A Reminder: The EARN IT Act Doesn’t Support Children
As we mentioned when we wrote about the prior version of EARN IT, Section 230 does not exempt online intermediaries from liability for a violation of federal criminal law. If a platform knowingly distributes child exploitation imagery, then the Department of Justice can and must enforce the law. What’s more, if an Internet company finds sexual abuse material on its platform, the law requires it to provide that information to the National Center for Missing and Exploited Children and to cooperate with law enforcement investigations.
EFF and a coalition of organizations recently sent a letter calling on Congress to discard the EARN IT Act and instead focus on measures that would provide support to those working to help children:
While we applaud Congress’ desire to address the sexual exploitation of children online, a more effective way to address that crisis would be to better equip law enforcement agencies to investigate it by adding staffing and funding to more effectively use their current lawful investigative tools. […] Law enforcement agencies in the United States at all levels—federal, state, local and tribal—do not have sufficient personnel or technical resources to investigate and prosecute all of the cases that internet service providers currently refer to the National Center for Missing and Exploited Children (NCMEC).

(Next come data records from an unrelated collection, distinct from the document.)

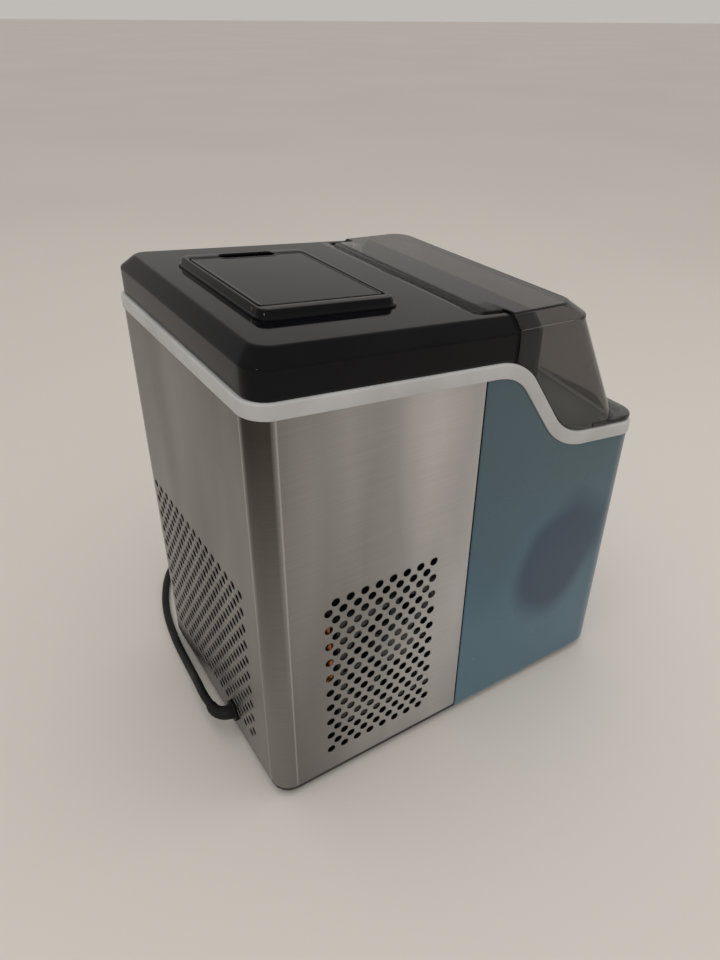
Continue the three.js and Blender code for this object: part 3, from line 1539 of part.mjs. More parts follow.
function buildCord() {
  const flange = join(
    bar([glandX, back + fit, glandZ], [glandX, bootStart, glandZ], glandFlange, smallSides),
    bar([glandX, back - 2 * sheet, glandZ], [glandX, back + 2 * fit, glandZ], bootRadius, smallSides),
  );
  const bootPoints = Array.from({ length: bendSteps + 1 }, (_, i) =>
    bootPoint((bootAngle * i) / bendSteps),
  );
  bootPoints.unshift([glandX, bootStart - sink, glandZ]);
  bootPoints.push(bootTip(cordRadius));
  const boot = tubeAlong(
    bootPoints,
    (share) => bootRadius + (bootEndRadius - bootRadius) * share,
    smallSides,
  );
  piece("cord_gland", join(flange, boot), 0x161616, 0.7, 0);

  const leadPoints = [
    bootTip(cordRadius + fit),
    bootTip(cordDiameter + fit),
    ...cordRoute,
    [coilX + coilOuter, coilY + cordDiameter + fit, coilLift],
  ];
  piece("cord_lead", tube(leadPoints, cordRadius, cordSides, leadSteps), 0x141414, 0.6, 0);

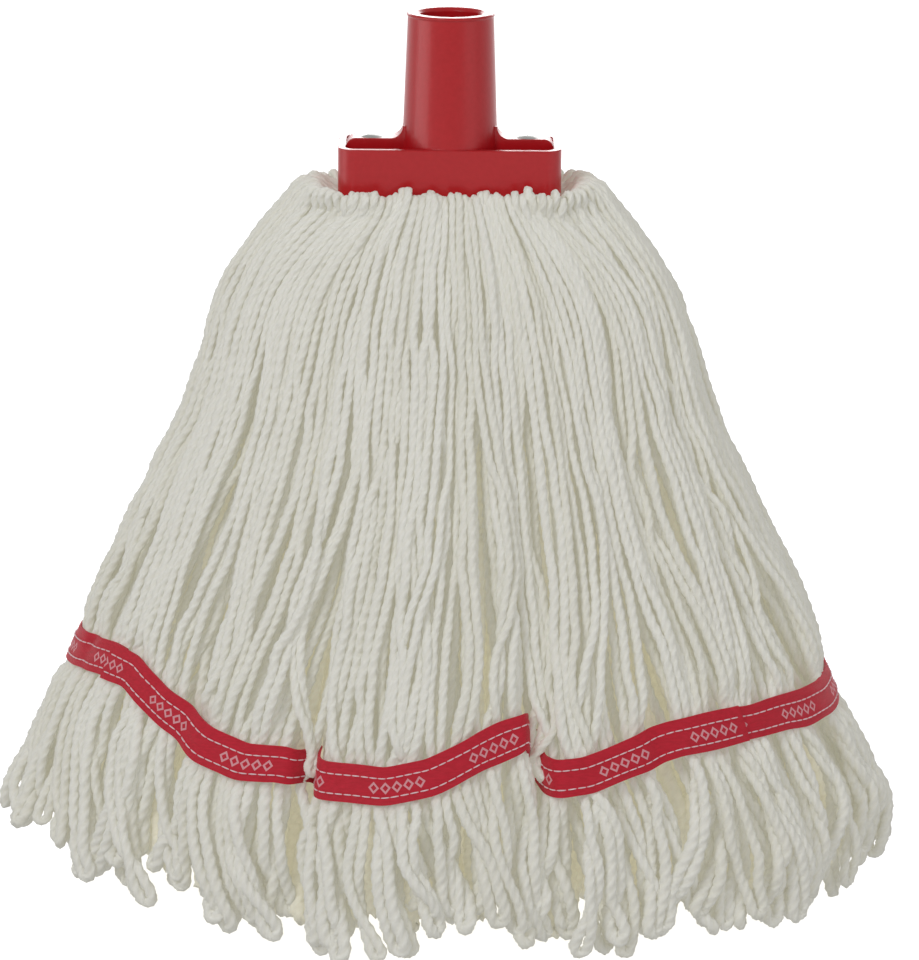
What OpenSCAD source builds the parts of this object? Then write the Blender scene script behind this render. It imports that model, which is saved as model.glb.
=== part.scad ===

Indeed, we understand that U.S. law enforcement prosecutes only a small fraction of the cases that NCMEC refers to them.
Congress ought to ask the hard questions about why so few NCMEC reports lead to arrests. It ought to consider whether law enforcement agencies need additional training and resources in order to use the Internet to find perpetrators.
In the meantime, Congress must reject the Graham-Blumenthal bill. Undermining our free speech and privacy is not the way to protect children.